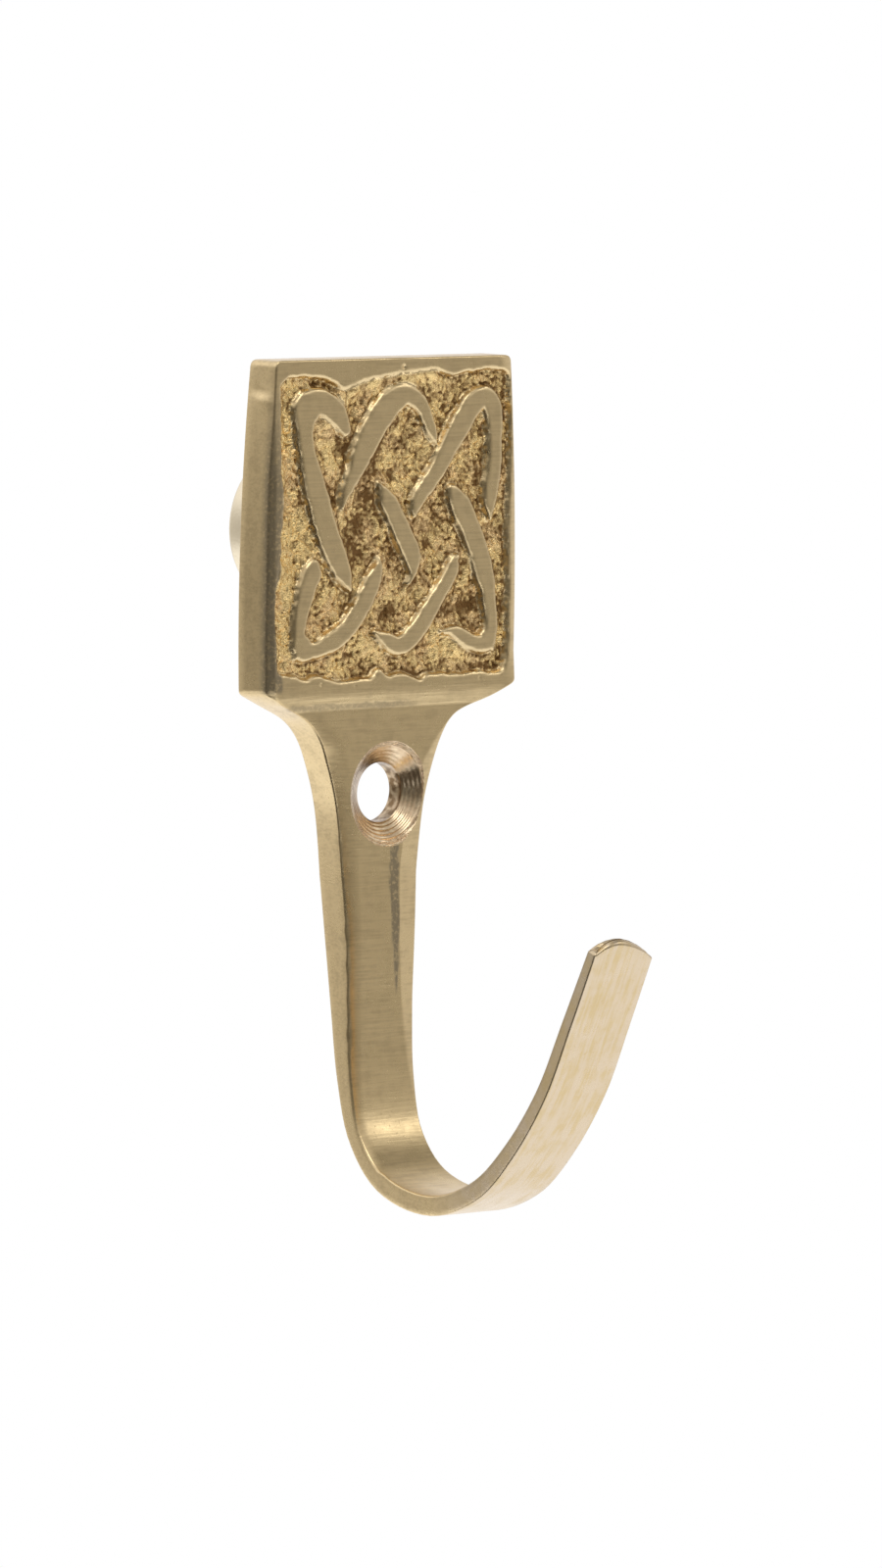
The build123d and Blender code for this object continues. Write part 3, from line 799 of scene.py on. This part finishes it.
# Colour of the flats, then of the ground, then of the dull skin left on the flats
lines = blend_value(arm_shows, spread(brush_lines, 0.35, 0.65, -0.45, 0.55),
                    spread(streaks, 0.35, 0.65, -0.5, 0.8))
dulled = combine("ADD", spread(clouds, 0.35, 0.7, -0.2, 0.55),
                 spread(blotches, 0.4, 0.7, -0.2, 0.5), lines, spread(specks, 0, 1, 0, 0.5))
clean_brass = blend_colour(arm_shows, polished_brass, arm_brass)
flat_colour = blend_colour(dulled, clean_brass, dull_brass)
on_crown = combine("ADD", spread(crown_height, 0.15, 0.78, -0.1, 1.1),
                   spread(coarse_skin, 0.3, 0.7, -0.3, 0.3),
                   spread(fine_skin, 0.3, 0.7, -0.25, 0.25))
rosy = spread(noise_over(place, 520, 2), 0.45, 0.62, 0, 0.5)
crown_colour = blend_colour(rosy, golden_ground, rosy_ground)
ground_colour = blend_colour(on_crown, deep_ground, crown_colour)
colour = blend_colour(ground_shows, flat_colour, ground_colour)
stripe_broken = combine("MULTIPLY", stripe_shows, spread(fine_skin, 0.36, 0.5, 0.35, 1))
colour = blend_colour(stripe_broken, colour, cast_skin)

# The screw hole was turned, and its bore stayed rough; the boss behind is turned too
apart = add_node("ShaderNodeSeparateXYZ")
link(place, apart.inputs[0])
depth = apart.outputs["Y"]
cone_colour = blend_colour(spread(coarse_skin, 0.35, 0.6, 0, 1), bright_cone, dull_cone)
bore_colour = blend_colour(spread(coarse_skin, 0.4, 0.6, 0, 1), dark_bore, light_bore)
in_bore = spread(depth, BORE_FRONT, BORE_BLEND, 0, 1)
turned_colour = blend_colour(in_bore, cone_colour, bore_colour)
colour = blend_colour(turned_shows, colour, turned_colour)
colour = blend_colour(spread(depth, BOSS_FRONT, BOSS_BLEND, 0, 1), colour, boss_brass)

# The crowns of the ground's grain glint; its hollows and the dull skin don't
stripe_rough, turned_rough = 0.45, 0.24
rough = combine("ADD", spread(clouds, 0.3, 0.7, 0.25, 0.33), spread(specks, 0, 1, 0, 0.1))
rough = blend_value(ground_shows, rough, spread(on_crown, 0, 1, 0.5, 0.12))
rough = blend_value(stripe_broken, rough, stripe_rough)
rough = blend_value(turned_shows, rough, turned_rough)
flat_marks = combine("ADD", spread(brush_lines, 0, 1, 0, 2.2), spread(specks, 0, 1, 0, -0.6))
marks = blend_value(ground_shows, flat_marks, spread(fine_skin, 0.3, 0.7, 0, 13))
bump = add_node("ShaderNodeBump", in_Strength=0.5, in_Distance=0.000012)
link(marks, bump.inputs["Height"])

metal = add_node("ShaderNodeBsdfPrincipled", in_Metallic=1.0)
link(colour, metal.inputs["Base Color"])
link(rough, metal.inputs["Roughness"])
link(bump.outputs["Normal"], metal.inputs["Normal"])
show(metal.outputs["BSDF"])

skin = casting.data
skin.materials.clear()
skin.materials.append(brass)
for face in skin.polygons:
    face.use_smooth = True
    face.material_index = 0
skin.set_sharp_from_angle(angle=SHARP_ANGLE)

# The rim of the countersink stays a crisp edge
edge_of = {tuple(sorted(edge.vertices)): edge for edge in skin.edges}
is_turned = skin.attributes["turned"].data
seen = {}
for face in skin.polygons:
    for key in face.edge_keys:
        if seen.setdefault(key, is_turned[face.index].value) != is_turned[face.index].value:
            edge_of[key].use_edge_sharp = True
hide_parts("wall_hook")
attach(casting, "root")

# The photographer's tent
# The hook hangs over a white table top inside a round light tent. The tent's cloth glows
# where lamps stand behind it and is darkest beside the camera, which gives the metal its
# lighter and darker tones.
FLOOR_Z = -0.2
bpy.ops.mesh.primitive_circle_add(vertices=96, radius=0.6, fill_type="NGON",
                                  location=(0, 0, FLOOR_Z))
floor = bpy.context.object
floor.name = "table_top"
white_top = bpy.data.materials.new("white_table_top")
tree = start_nodes(white_top)


def seen_directly():
    """1 for rays from the camera, and for what metal or glass shows of the scene; else 0."""
    path = add_node("ShaderNodeLightPath")
    kinds = ("Is Camera Ray", "Is Glossy Ray", "Is Transmission Ray")
    return combine("MAXIMUM", *(path.outputs[kind] for kind in kinds))


white_glow = add_node("ShaderNodeEmission", in_Color=(0.485, 0.5, 0.53, 1))
link(seen_directly(), white_glow.inputs["Strength"])
chalk = add_node("ShaderNodeBsdfDiffuse", in_Color=(0.785, 0.8, 0.83, 1))
both = add_node("ShaderNodeAddShader")
link(white_glow.outputs[0], both.inputs[0])
link(chalk.outputs[0], both.inputs[1])
show(both.outputs[0])
floor.data.materials.append(white_top)

# Glow of the cloth: for each azimuth, at these heights above the horizon, in degrees
TENT_RADIUS = 1.8
TENT_STEP = 4
tent_heights = [-22, -4, 12, 28, 45, 78]
tent_glow = {
    -180: [0.85, 0.85, 0.90, 0.95, 0.95, 0.90],
    -160: [0.75, 0.70, 0.85, 1.00, 1.00, 0.90],
    -137: [0.75, 0.50, 0.64, 1.20, 1.20, 0.90],
    -100: [0.22, 0.22, 0.35, 0.95, 1.00, 0.90],
    -70: [0.14, 0.13, 0.22, 0.50, 0.85, 0.90],
    -43: [0.10, 0.10, 0.16, 0.45, 0.85, 0.90],
    0: [0.18, 0.16, 0.22, 0.50, 0.80, 0.90],
    25: [0.50, 0.27, 0.40, 0.65, 0.60, 0.80],
    43: [0.62, 0.32, 0.52, 1.20, 0.45, 0.60],
    63: [0.90, 0.62, 0.68, 0.95, 0.25, 0.50],
    83: [0.90, 0.78, 0.62, 0.50, 0.22, 0.50],
    113: [1.00, 0.90, 0.90, 0.80, 0.50, 0.60],
    137: [1.00, 1.00, 1.00, 0.90, 0.80, 0.80],
    180: [0.85, 0.85, 0.90, 0.95, 0.95, 0.90],
}
warm_cloth, cool_cloth = (1.02, 0.985, 0.93, 1), (0.99, 1.0, 1.07, 1)
across_tent = np.arange(-180, 180, TENT_STEP)
up_tent = np.arange(tent_heights[0], tent_heights[-1] + 1, TENT_STEP)
by_height = [np.interp(up_tent, tent_heights, glow) for glow in tent_glow.values()]
verts, faces, glows = [], [], []
for i, azimuth in enumerate(across_tent):
    a = math.radians(azimuth)
    for k, elevation in enumerate(up_tent):
        e = math.radians(elevation)
        flat = TENT_RADIUS * math.cos(e)
        verts.append((flat * math.sin(a), -flat * math.cos(a), TENT_RADIUS * math.sin(e)))
        glows.append(float(np.interp(azimuth, list(tent_glow), [glow[k] for glow in by_height])))
        if k:
            here = i * len(up_tent) + k
            after = (i + 1) % len(across_tent) * len(up_tent) + k
            faces.append((here - 1, here, after, after - 1))
tent_mesh = bpy.data.meshes.new("light_tent")
tent_mesh.from_pydata(verts, [], faces)
tent_mesh.attributes.new("glow", "FLOAT", "POINT").data.foreach_set("value", glows)
tent = new_object("light_tent", tent_mesh)
tent.visible_camera = False
cloth = bpy.data.materials.new("lit_tent_cloth")
tree = start_nodes(cloth)
lit = add_node("ShaderNodeEmission")
cloth_glow = marked("glow")
link(cloth_glow, lit.inputs["Strength"])
link(blend_colour(spread(cloth_glow, 0.3, 0.9, 0, 1), warm_cloth, cool_cloth), lit.inputs["Color"])
show(lit.outputs[0])
tent_mesh.materials.append(cloth)

# A black card lies low on the hook's left and darkens what faces down that way
bpy.ops.mesh.primitive_plane_add(size=1, location=(-0.24, -0.075, -0.125))
card = bpy.context.object
card.name = "black_card"
card.scale = (0.36, 0.27, 1)
card.visible_camera = False
matt_black = bpy.data.materials.new("matt_black_card")
tree = start_nodes(matt_black)
show(add_node("ShaderNodeBsdfDiffuse", in_Color=(0.06, 0.05, 0.04, 1)).outputs[0])
card.data.materials.append(matt_black)

# White paper behind everything, a little dimmer as a light than it looks
studio = bpy.data.worlds.new("white_studio")
bpy.context.scene.world = studio
tree = start_nodes(studio)
room = add_node("ShaderNodeBackground", in_Strength=0.9, in_Color=(1, 1, 1, 1))
paper = add_node("ShaderNodeBackground", in_Strength=1.0, in_Color=(1, 1, 1, 1))
mixed = add_node("ShaderNodeMixShader")
link(seen_directly(), mixed.inputs[0])
link(room.outputs[0], mixed.inputs[1])
link(paper.outputs[0], mixed.inputs[2])
show(mixed.outputs[0], "ShaderNodeOutputWorld")


def seen_from(azimuth, elevation):
    """The direction out from the hook to an azimuth and a height above the horizon."""
    return Vector((math.sin(azimuth) * math.cos(elevation),
                   -math.cos(azimuth) * math.cos(elevation), math.sin(elevation)))


def softbox(name, azimuth, elevation, distance, size, power):
    """A square soft lamp aimed at the hook."""
    lamp = bpy.data.lights.new(name, "AREA")
    lamp.size = size
    lamp.energy = power
    holder = new_object(name, lamp)
    holder.location = seen_from(math.radians(azimuth), math.radians(elevation)) * distance
    holder.rotation_euler = holder.location.to_track_quat("Z", "Y").to_euler()


softbox("overhead_softbox", azimuth=-20, elevation=60, distance=1.2, size=0.5, power=1.6)
softbox("right_softbox", azimuth=50, elevation=28, distance=1.3, size=0.3, power=0.4)

# The camera
# Low on the left of the hook, with a long lens, turned a touch so that the frame matches.
az, el, roll = math.radians(-43.256), math.radians(4.758), math.radians(0.884)
CAMERA_DISTANCE = 0.935563
AIM_ACROSS, AIM_UP = 0.006252, 0.000674
back = seen_from(az, el)
level = Vector((math.cos(az), math.sin(az), 0))
over = back.cross(level)
side = level * math.cos(roll) + over * math.sin(roll)
up = over * math.cos(roll) - level * math.sin(roll)
spot = level * AIM_ACROSS + Vector((0, 0, AIM_UP)) + back * CAMERA_DISTANCE
camera = new_object("camera", bpy.data.cameras.new("camera"))
camera.data.lens = 253.25
camera.data.sensor_width = 36
camera.data.clip_end = 10
camera.matrix_world = Matrix((
    (side.x, up.x, back.x, spot.x),
    (side.y, up.y, back.y, spot.y),
    (side.z, up.z, back.z, spot.z),
    (0, 0, 0, 1),
))
bpy.context.scene.camera = camera
bpy.context.scene.view_settings.view_transform = "Standard"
+++
## Work to complete
Identify the lines above that contain the word "casting", then copy them.

## Written response
skin = casting.data
attach(casting, "root")